— TASK OBJECTIVE —
In the entries below, the lines from the one with "for item in" through the one with "obj.matrix_world = world" are to be copied exactly; both ends count.
>> begin
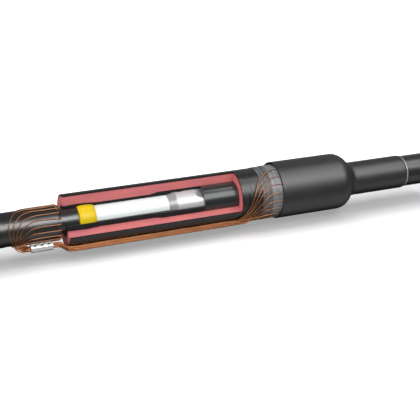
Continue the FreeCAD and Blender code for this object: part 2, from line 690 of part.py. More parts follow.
def left_wire(away, rank, side):
    """Out of the cable, round the jacket's edge, back along it and round into the bundle."""
    on_jacket = value("wire_on_jacket")
    angle = bundle_angle + side * away
    hook_x = -jacket_cut + wire_radius + value("wire_clearance")
    hook = value("hook_reach")
    turn_start = hook_x + HOOK_ROUNDING * hook
    route = [
        on_joint(-tail, wire_ring, angle),
        on_joint(turn_start, wire_ring, angle),
        on_joint(hook_x + hook, wire_ring + hook, angle),
        on_joint(hook_x + hook, on_jacket - hook, angle),
        on_joint(turn_start, on_jacket, angle),
    ]
    arc = math.radians(away) * on_jacket
    lead = 0.5 * value("loop_step") * (side < 0)
    bow = value("loop_bow") * math.sin(math.radians(away / 2)) ** 4 if side > 0 else 0.0
    far = ferrule_end - value("loop_gap") - value("loop_step") * rank - lead - bow
    joined = join - value("loop_step") * rank - lead
    last = math.radians(value("loop_last_angle")) * on_jacket
    longest = math.radians(value("loop_step_angle")) * on_jacket
    if arc < 2 * last:
        halfway = Vector(ferrule_end - 2 * wire_radius, arc / 2, 0)
        flat = [Vector(ferrule_end + wire_radius, arc, 0), halfway]
    else:
        sweep = value("loop_sweep") + value("loop_sweep_growth") * arc
        drop = min(value("loop_drop") + value("loop_drop_growth") * arc, arc)
        top = arc - drop
        steps = max(3, math.ceil(math.pi / 2 * drop / longest))
        flat = quarter_turn(Vector(far + sweep, arc, 0), Vector(far, top, 0), steps)
        flat = [point for point in flat if point.y > last]
        steps = math.ceil(max(top - last, 0) / longest)
        for index in range(1, steps + 1):
            share = index / steps
            around = top - share * (top - last)
            flat.append(Vector(far + share ** 2 * (joined - far) * (1 - last / top), around, 0))
    half_step = math.radians(value("loop_step_angle")) / 2
    route += laid_on(flat, on_jacket / math.cos(half_step) + value("loop_lift"), side)
    route.append(on_joint(joined, ferrule_height - INTO_BUNDLE * bundle_radius, bundle_angle))
    return trim(bent_rod(route, wire_radius, WIRE_SIDES), left_bundle)


def right_wire(away, rank, side):
    """Out of the cable, up the body's end, along the wrap and across into the bundle."""
    on_wrap = value("wire_on_wrap")
    angle = bundle_angle + side * away
    spacing = value("fan_spacing") if side > 0 else value("fan_back_spacing")
    spread = value("fan_first_angle") + rank * spacing
    spread_angle = bundle_angle + side * spread
    rise = body_end + value("jacket_gap") / 2
    route = [
        on_joint(tail, wire_ring, angle),
        on_joint(rise, wire_ring, angle),
        on_joint(rise, value("body_radius") - 2 * wire_radius, spread_angle),
        on_joint(body_end + wire_radius, value("body_radius") + OVER_EDGE * wire_radius, spread_angle),
        on_joint(value("wrap_end"), on_wrap, spread_angle),
    ]
    arc = math.radians(spread) * on_wrap
    nearness = 1 - rank / (value("wire_count") / 2 - 1)
    lead = value("fan_step") * (value("wire_count") / 2 - 1) * nearness
    leave = Vector(fan_start + lead + value("fan_trail") * max(nearness, 0) ** 5, 0, 0)
    corner = Vector(value("fan_corner") - value("fan_lean") * arc, arc, 0)
    reach = min(value("fan_bend") + value("fan_bend_growth") * arc, BEND_LIMIT * (corner - leave).Length)
    flat = rounded_corner(Vector(value("wrap_end"), arc, 0), corner, leave, reach, BEND_STEPS)
    steps = math.ceil((flat[-1] - leave).Length / value("fan_longest_step"))
    last_bend = flat[-1]
    for index in range(1, steps + 1):
        flat.append(last_bend + (leave - last_bend) * (index / steps))
    route += laid_on(flat[:1], on_wrap, side) + laid_on(flat[1:], on_wrap + value("fan_lift"), side)
    return trim(bent_rod(route, wire_radius, WIRE_SIDES), right_bundle)


for side, maker in (("left", left_wire), ("right", right_wire)):
    ways = wire_places(value(side + "_front_span"))
    wires = [maker(*way) for way in ways]
    nodes.append(feature(side + "_screen_wires", Part.makeCompound(wires)))
doc.recompute()

# Every object must have been built, and every node must be a sound shape

for item in doc.Objects:
    if "Invalid" in item.State or "Error" in item.State:
        raise RuntimeError("%s could not be built: %s" % (item.Name, item.State))
os.makedirs("parts", exist_ok=True)
for node in nodes:
    if node.Shape.isNull() or not node.Shape.isValid() or not node.Shape.Solids:
        raise RuntimeError(node.Label + " is not a valid solid")
for node in nodes:
    node.Shape.exportStep("parts/%s.step" % node.Label)
    print(node.Label, len(node.Shape.Solids), "solids", round(node.Shape.Volume, 1), "mm3")
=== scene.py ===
import math
import random
from functools import partial

import bmesh
import bpy
from bpy.props import FloatProperty, FloatVectorProperty, IntProperty, PointerProperty
from mathutils import Matrix, Quaternion, Vector


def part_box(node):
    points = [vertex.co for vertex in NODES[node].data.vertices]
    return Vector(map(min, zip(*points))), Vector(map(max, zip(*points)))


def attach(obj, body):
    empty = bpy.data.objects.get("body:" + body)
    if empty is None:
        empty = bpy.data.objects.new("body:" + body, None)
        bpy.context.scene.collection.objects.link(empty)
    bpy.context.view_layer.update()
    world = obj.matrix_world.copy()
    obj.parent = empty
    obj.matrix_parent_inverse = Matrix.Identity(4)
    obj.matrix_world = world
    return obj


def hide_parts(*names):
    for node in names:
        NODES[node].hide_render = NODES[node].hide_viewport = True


bl_info = {
    "name": "Cut-open cable joint",
    "version": (1, 0, 0),
    "blender": (4, 5, 0),
    "location": "3D Viewport > Sidebar > Cable joint",
    "description": "Finishes, screen wires and studio for a power cable joint with a cut-out",
    "category": "Object",
}

# The cable runs along X, Z is up and the front is the -Y side. Angles run round the axis
# from the front, upward, in degrees. Lengths are in millimetres, and on the stage in metres.

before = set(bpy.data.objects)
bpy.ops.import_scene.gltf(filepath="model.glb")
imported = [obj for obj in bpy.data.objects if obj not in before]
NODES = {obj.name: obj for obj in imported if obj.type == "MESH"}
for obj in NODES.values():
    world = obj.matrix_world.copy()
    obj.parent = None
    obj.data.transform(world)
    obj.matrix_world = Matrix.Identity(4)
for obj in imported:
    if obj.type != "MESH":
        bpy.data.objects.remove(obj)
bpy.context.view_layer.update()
MM = 0.001
ROUGHENED = 0.3  # how deep the jacket is roughened under the wires
GAP = 0.05  # between a wire and what it lies on


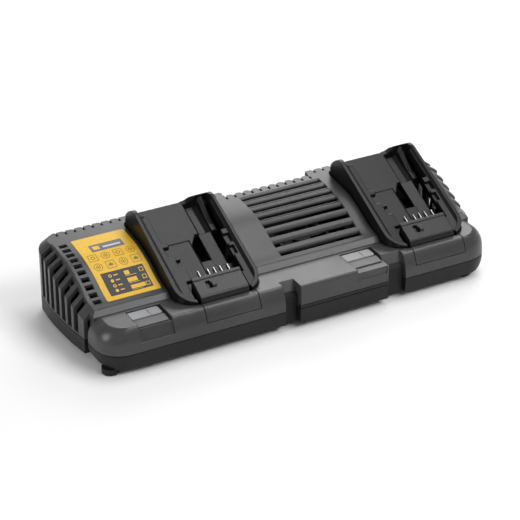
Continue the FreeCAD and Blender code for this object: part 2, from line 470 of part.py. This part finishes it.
>> end
— RESPONSE BELOW —
for item in doc.Objects:
    if "Invalid" in item.State or "Error" in item.State:
        raise RuntimeError("%s could not be built: %s" % (item.Name, item.State))
os.makedirs("parts", exist_ok=True)
for node in nodes:
    if node.Shape.isNull() or not node.Shape.isValid() or not node.Shape.Solids:
        raise RuntimeError(node.Label + " is not a valid solid")
for node in nodes:
    node.Shape.exportStep("parts/%s.step" % node.Label)
    print(node.Label, len(node.Shape.Solids), "solids", round(node.Shape.Volume, 1), "mm3")
=== scene.py ===
import math
import random
from functools import partial

import bmesh
import bpy
from bpy.props import FloatProperty, FloatVectorProperty, IntProperty, PointerProperty
from mathutils import Matrix, Quaternion, Vector


def part_box(node):
    points = [vertex.co for vertex in NODES[node].data.vertices]
    return Vector(map(min, zip(*points))), Vector(map(max, zip(*points)))


def attach(obj, body):
    empty = bpy.data.objects.get("body:" + body)
    if empty is None:
        empty = bpy.data.objects.new("body:" + body, None)
        bpy.context.scene.collection.objects.link(empty)
    bpy.context.view_layer.update()
    world = obj.matrix_world.copy()
    obj.parent = empty
    obj.matrix_parent_inverse = Matrix.Identity(4)
    obj.matrix_world = world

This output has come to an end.